#### Problem to solve
Write out the whole listing again, exactly as given.

#### Collected data
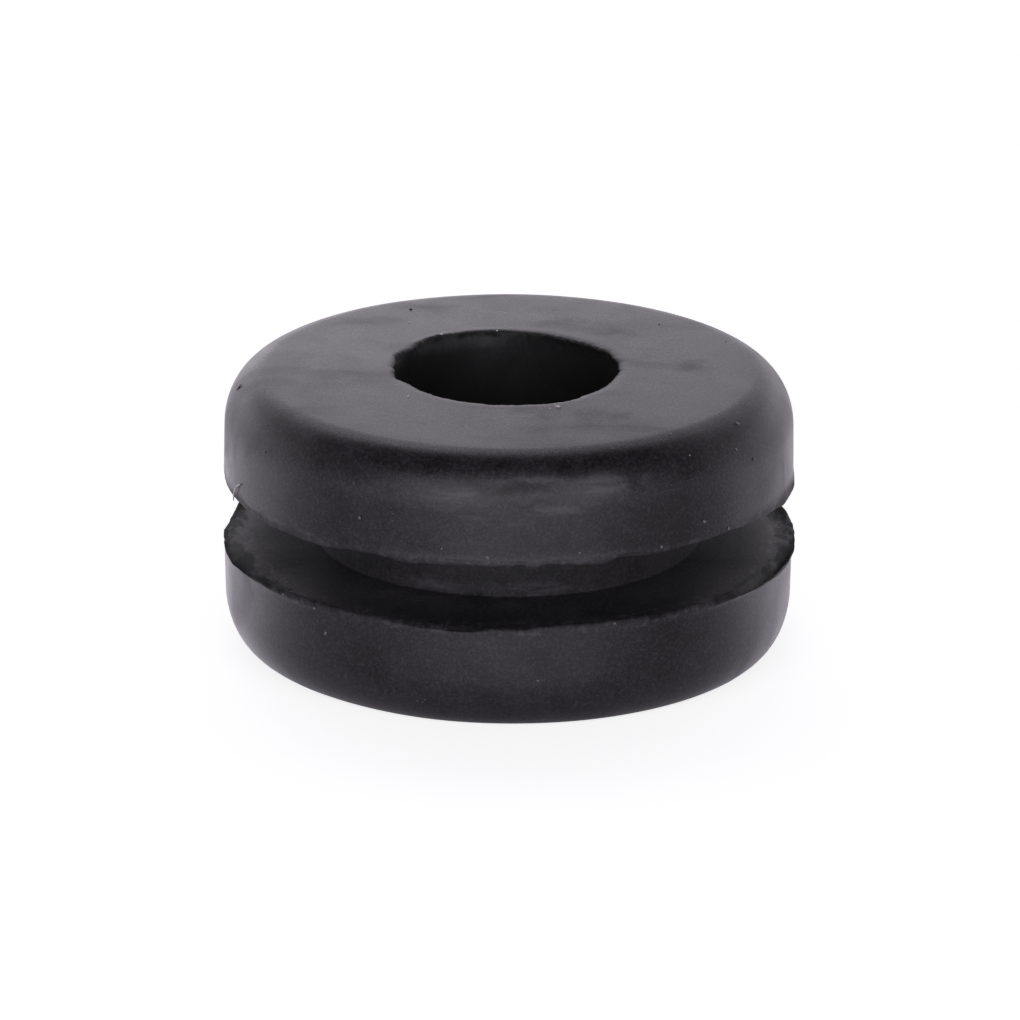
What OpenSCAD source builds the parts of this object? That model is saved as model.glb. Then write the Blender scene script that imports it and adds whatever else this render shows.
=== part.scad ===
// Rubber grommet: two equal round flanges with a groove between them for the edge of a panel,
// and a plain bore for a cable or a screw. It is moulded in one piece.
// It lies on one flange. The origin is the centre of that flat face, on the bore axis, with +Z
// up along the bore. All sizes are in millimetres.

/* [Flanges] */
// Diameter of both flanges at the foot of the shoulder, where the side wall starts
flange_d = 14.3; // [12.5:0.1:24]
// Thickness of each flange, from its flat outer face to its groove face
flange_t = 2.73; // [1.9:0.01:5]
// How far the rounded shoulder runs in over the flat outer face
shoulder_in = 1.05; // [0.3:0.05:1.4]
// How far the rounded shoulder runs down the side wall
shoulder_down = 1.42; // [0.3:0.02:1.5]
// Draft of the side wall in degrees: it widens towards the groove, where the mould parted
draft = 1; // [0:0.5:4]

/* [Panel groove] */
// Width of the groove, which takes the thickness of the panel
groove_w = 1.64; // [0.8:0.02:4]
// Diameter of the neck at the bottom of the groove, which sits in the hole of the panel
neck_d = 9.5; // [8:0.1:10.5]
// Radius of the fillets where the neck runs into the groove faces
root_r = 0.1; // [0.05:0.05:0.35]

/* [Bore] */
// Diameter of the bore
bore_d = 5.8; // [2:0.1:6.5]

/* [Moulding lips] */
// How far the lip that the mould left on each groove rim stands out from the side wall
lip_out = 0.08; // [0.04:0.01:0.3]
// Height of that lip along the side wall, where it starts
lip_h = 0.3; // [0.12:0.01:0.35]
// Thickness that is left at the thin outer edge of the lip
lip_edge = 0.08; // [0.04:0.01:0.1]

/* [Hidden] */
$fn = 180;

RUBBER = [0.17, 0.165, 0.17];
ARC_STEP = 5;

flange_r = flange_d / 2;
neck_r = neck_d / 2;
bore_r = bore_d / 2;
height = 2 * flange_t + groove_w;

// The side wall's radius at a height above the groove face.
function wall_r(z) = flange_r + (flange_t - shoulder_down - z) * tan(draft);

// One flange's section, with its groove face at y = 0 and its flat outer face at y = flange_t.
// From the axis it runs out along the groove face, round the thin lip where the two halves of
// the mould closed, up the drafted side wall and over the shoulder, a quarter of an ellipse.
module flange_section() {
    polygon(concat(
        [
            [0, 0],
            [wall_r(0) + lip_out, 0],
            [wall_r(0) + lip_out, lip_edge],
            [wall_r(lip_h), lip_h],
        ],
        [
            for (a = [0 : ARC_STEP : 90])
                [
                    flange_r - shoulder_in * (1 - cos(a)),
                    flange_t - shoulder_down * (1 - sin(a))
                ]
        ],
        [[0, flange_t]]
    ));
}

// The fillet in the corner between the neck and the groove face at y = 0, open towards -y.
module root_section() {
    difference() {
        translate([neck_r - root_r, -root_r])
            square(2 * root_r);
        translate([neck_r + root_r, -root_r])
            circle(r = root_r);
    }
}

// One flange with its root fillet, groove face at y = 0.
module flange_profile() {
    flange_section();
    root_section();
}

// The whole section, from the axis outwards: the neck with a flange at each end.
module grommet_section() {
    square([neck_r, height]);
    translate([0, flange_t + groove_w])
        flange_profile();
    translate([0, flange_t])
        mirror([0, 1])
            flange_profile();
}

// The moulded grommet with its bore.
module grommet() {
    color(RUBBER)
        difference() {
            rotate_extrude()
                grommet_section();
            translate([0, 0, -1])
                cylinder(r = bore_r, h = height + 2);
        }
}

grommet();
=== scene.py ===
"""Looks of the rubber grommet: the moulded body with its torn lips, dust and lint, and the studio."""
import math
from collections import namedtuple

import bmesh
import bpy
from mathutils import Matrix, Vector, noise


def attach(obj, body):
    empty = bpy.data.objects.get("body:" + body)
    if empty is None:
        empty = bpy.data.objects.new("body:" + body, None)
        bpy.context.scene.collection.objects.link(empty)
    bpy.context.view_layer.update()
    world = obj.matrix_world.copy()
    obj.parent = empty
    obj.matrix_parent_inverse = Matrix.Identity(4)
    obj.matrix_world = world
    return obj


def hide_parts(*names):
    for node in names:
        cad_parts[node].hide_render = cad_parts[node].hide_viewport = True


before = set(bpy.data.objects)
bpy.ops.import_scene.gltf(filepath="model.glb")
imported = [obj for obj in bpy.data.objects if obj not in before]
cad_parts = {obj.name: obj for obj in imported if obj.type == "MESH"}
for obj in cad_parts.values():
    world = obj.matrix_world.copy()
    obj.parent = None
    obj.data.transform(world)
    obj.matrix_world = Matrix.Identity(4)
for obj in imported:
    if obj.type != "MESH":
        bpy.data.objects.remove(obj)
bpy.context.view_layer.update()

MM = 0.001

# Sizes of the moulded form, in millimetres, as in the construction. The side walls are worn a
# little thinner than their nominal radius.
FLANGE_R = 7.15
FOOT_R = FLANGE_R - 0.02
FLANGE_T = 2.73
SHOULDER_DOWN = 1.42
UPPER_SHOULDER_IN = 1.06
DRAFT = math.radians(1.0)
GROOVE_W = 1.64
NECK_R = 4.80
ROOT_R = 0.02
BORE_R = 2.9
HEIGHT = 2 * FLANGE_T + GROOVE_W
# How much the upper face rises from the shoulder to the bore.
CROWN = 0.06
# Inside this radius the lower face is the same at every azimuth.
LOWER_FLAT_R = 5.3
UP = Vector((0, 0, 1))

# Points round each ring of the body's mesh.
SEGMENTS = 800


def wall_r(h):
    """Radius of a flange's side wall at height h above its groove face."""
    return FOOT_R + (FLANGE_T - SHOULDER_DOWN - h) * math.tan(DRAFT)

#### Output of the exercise
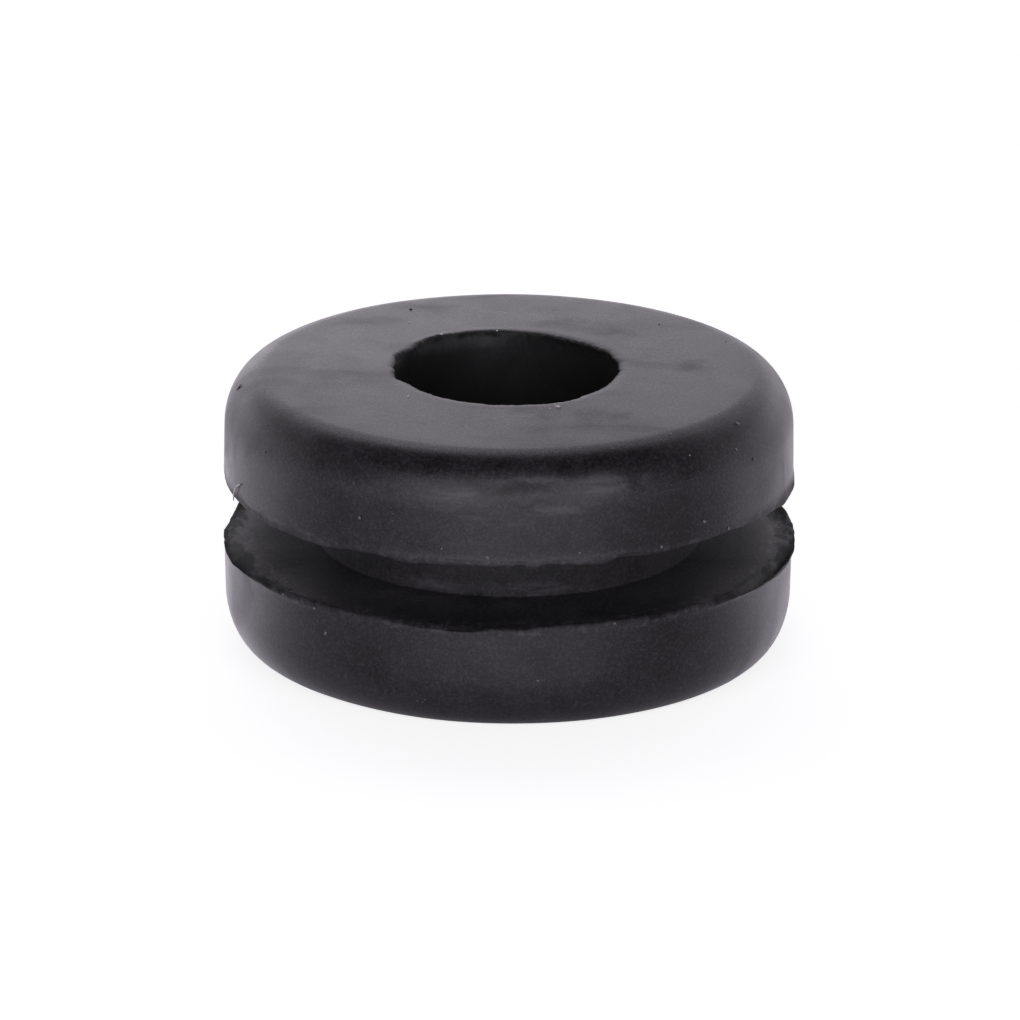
What OpenSCAD source builds the parts of this object? That model is saved as model.glb. Then write the Blender scene script that imports it and adds whatever else this render shows.
=== part.scad ===
// Rubber grommet: two equal round flanges with a groove between them for the edge of a panel,
// and a plain bore for a cable or a screw. It is moulded in one piece.
// It lies on one flange. The origin is the centre of that flat face, on the bore axis, with +Z
// up along the bore. All sizes are in millimetres.

/* [Flanges] */
// Diameter of both flanges at the foot of the shoulder, where the side wall starts
flange_d = 14.3; // [12.5:0.1:24]
// Thickness of each flange, from its flat outer face to its groove face
flange_t = 2.73; // [1.9:0.01:5]
// How far the rounded shoulder runs in over the flat outer face
shoulder_in = 1.05; // [0.3:0.05:1.4]
// How far the rounded shoulder runs down the side wall
shoulder_down = 1.42; // [0.3:0.02:1.5]
// Draft of the side wall in degrees: it widens towards the groove, where the mould parted
draft = 1; // [0:0.5:4]

/* [Panel groove] */
// Width of the groove, which takes the thickness of the panel
groove_w = 1.64; // [0.8:0.02:4]
// Diameter of the neck at the bottom of the groove, which sits in the hole of the panel
neck_d = 9.5; // [8:0.1:10.5]
// Radius of the fillets where the neck runs into the groove faces
root_r = 0.1; // [0.05:0.05:0.35]

/* [Bore] */
// Diameter of the bore
bore_d = 5.8; // [2:0.1:6.5]

/* [Moulding lips] */
// How far the lip that the mould left on each groove rim stands out from the side wall
lip_out = 0.08; // [0.04:0.01:0.3]
// Height of that lip along the side wall, where it starts
lip_h = 0.3; // [0.12:0.01:0.35]
// Thickness that is left at the thin outer edge of the lip
lip_edge = 0.08; // [0.04:0.01:0.1]

/* [Hidden] */
$fn = 180;

RUBBER = [0.17, 0.165, 0.17];
ARC_STEP = 5;

flange_r = flange_d / 2;
neck_r = neck_d / 2;
bore_r = bore_d / 2;
height = 2 * flange_t + groove_w;

// The side wall's radius at a height above the groove face.
function wall_r(z) = flange_r + (flange_t - shoulder_down - z) * tan(draft);

// One flange's section, with its groove face at y = 0 and its flat outer face at y = flange_t.
// From the axis it runs out along the groove face, round the thin lip where the two halves of
// the mould closed, up the drafted side wall and over the shoulder, a quarter of an ellipse.
module flange_section() {
    polygon(concat(
        [
            [0, 0],
            [wall_r(0) + lip_out, 0],
            [wall_r(0) + lip_out, lip_edge],
            [wall_r(lip_h), lip_h],
        ],
        [
            for (a = [0 : ARC_STEP : 90])
                [
                    flange_r - shoulder_in * (1 - cos(a)),
                    flange_t - shoulder_down * (1 - sin(a))
                ]
        ],
        [[0, flange_t]]
    ));
}

// The fillet in the corner between the neck and the groove face at y = 0, open towards -y.
module root_section() {
    difference() {
        translate([neck_r - root_r, -root_r])
            square(2 * root_r);
        translate([neck_r + root_r, -root_r])
            circle(r = root_r);
    }
}

// One flange with its root fillet, groove face at y = 0.
module flange_profile() {
    flange_section();
    root_section();
}

// The whole section, from the axis outwards: the neck with a flange at each end.
module grommet_section() {
    square([neck_r, height]);
    translate([0, flange_t + groove_w])
        flange_profile();
    translate([0, flange_t])
        mirror([0, 1])
            flange_profile();
}

// The moulded grommet with its bore.
module grommet() {
    color(RUBBER)
        difference() {
            rotate_extrude()
                grommet_section();
            translate([0, 0, -1])
                cylinder(r = bore_r, h = height + 2);
        }
}

grommet();
=== scene.py ===
"""Looks of the rubber grommet: the moulded body with its torn lips, dust and lint, and the studio."""
import math
from collections import namedtuple

import bmesh
import bpy
from mathutils import Matrix, Vector, noise


def attach(obj, body):
    empty = bpy.data.objects.get("body:" + body)
    if empty is None:
        empty = bpy.data.objects.new("body:" + body, None)
        bpy.context.scene.collection.objects.link(empty)
    bpy.context.view_layer.update()
    world = obj.matrix_world.copy()
    obj.parent = empty
    obj.matrix_parent_inverse = Matrix.Identity(4)
    obj.matrix_world = world
    return obj


def hide_parts(*names):
    for node in names:
        cad_parts[node].hide_render = cad_parts[node].hide_viewport = True


before = set(bpy.data.objects)
bpy.ops.import_scene.gltf(filepath="model.glb")
imported = [obj for obj in bpy.data.objects if obj not in before]
cad_parts = {obj.name: obj for obj in imported if obj.type == "MESH"}
for obj in cad_parts.values():
    world = obj.matrix_world.copy()
    obj.parent = None
    obj.data.transform(world)
    obj.matrix_world = Matrix.Identity(4)
for obj in imported:
    if obj.type != "MESH":
        bpy.data.objects.remove(obj)
bpy.context.view_layer.update()

MM = 0.001

# Sizes of the moulded form, in millimetres, as in the construction. The side walls are worn a
# little thinner than their nominal radius.
FLANGE_R = 7.15
FOOT_R = FLANGE_R - 0.02
FLANGE_T = 2.73
SHOULDER_DOWN = 1.42
UPPER_SHOULDER_IN = 1.06
DRAFT = math.radians(1.0)
GROOVE_W = 1.64
NECK_R = 4.80
ROOT_R = 0.02
BORE_R = 2.9
HEIGHT = 2 * FLANGE_T + GROOVE_W
# How much the upper face rises from the shoulder to the bore.
CROWN = 0.06
# Inside this radius the lower face is the same at every azimuth.
LOWER_FLAT_R = 5.3
UP = Vector((0, 0, 1))

# Points round each ring of the body's mesh.
SEGMENTS = 800


def wall_r(h):
    """Radius of a flange's side wall at height h above its groove face."""
    return FOOT_R + (FLANGE_T - SHOULDER_DOWN - h) * math.tan(DRAFT)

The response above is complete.